▶ Work instructions:
Copy all the material below, exactly as it stands.

▶ Supplied information:
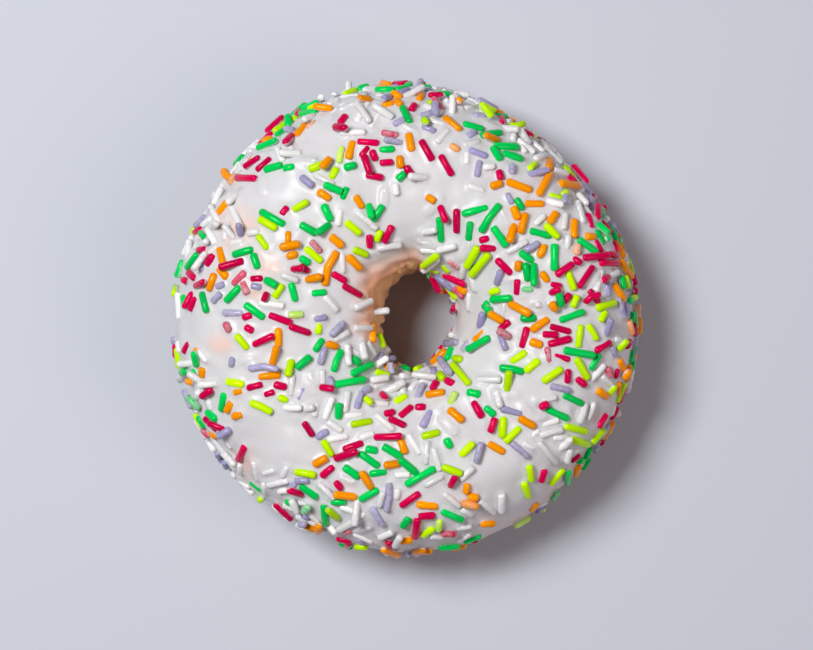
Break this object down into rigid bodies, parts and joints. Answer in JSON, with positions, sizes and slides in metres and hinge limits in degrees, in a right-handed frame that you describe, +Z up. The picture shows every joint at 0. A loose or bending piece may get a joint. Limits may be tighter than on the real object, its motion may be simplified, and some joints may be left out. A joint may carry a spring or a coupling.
{
  "type": "iced ring doughnut",
  "caption": "Ring doughnut of fried yeast dough with an oval hole, white icing over its top and sides, and coloured sugar strands; rests on its flat underside.",
  "frame": {"origin": "centre of the doughnut's outline, on the plane that it rests on", "axes": "+Z up through the hole; +Y towards the top of the view from above, along which the oval hole is long; +X to the right of that view"},
  "size_m": [0.0916, 0.0928, 0.0333],
  "materials": {
    "dough": "matte",
    "icing": "gloss",
    "strand_white": "gloss",
    "strand_green": "gloss",
    "strand_lime": "gloss",
    "strand_orange": "gloss",
    "strand_crimson": "gloss",
    "strand_lavender": "gloss"
  },
  "bodies": {
    "root": {"dough": "dough", "icing": "icing"}
  },
  "joints": []
}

▶ Result of the task:
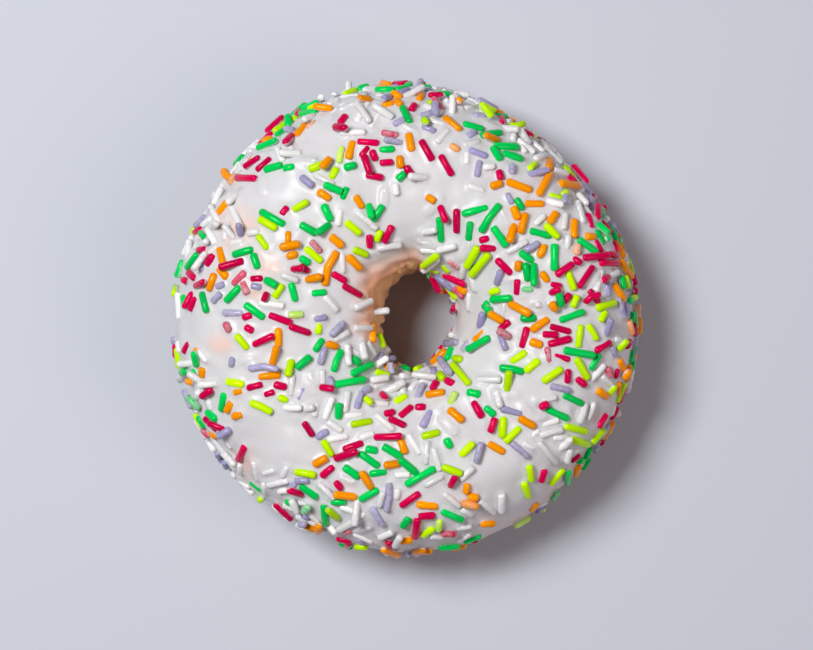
Break this object down into rigid bodies, parts and joints. Answer in JSON, with positions, sizes and slides in metres and hinge limits in degrees, in a right-handed frame that you describe, +Z up. The picture shows every joint at 0. A loose or bending piece may get a joint. Limits may be tighter than on the real object, its motion may be simplified, and some joints may be left out. A joint may carry a spring or a coupling.
{
  "type": "iced ring doughnut",
  "caption": "Ring doughnut of fried yeast dough with an oval hole, white icing over its top and sides, and coloured sugar strands; rests on its flat underside.",
  "frame": {"origin": "centre of the doughnut's outline, on the plane that it rests on", "axes": "+Z up through the hole; +Y towards the top of the view from above, along which the oval hole is long; +X to the right of that view"},
  "size_m": [0.0916, 0.0928, 0.0333],
  "materials": {
    "dough": "matte",
    "icing": "gloss",
    "strand_white": "gloss",
    "strand_green": "gloss",
    "strand_lime": "gloss",
    "strand_orange": "gloss",
    "strand_crimson": "gloss",
    "strand_lavender": "gloss"
  },
  "bodies": {
    "root": {"dough": "dough", "icing": "icing"}
  },
  "joints": []
}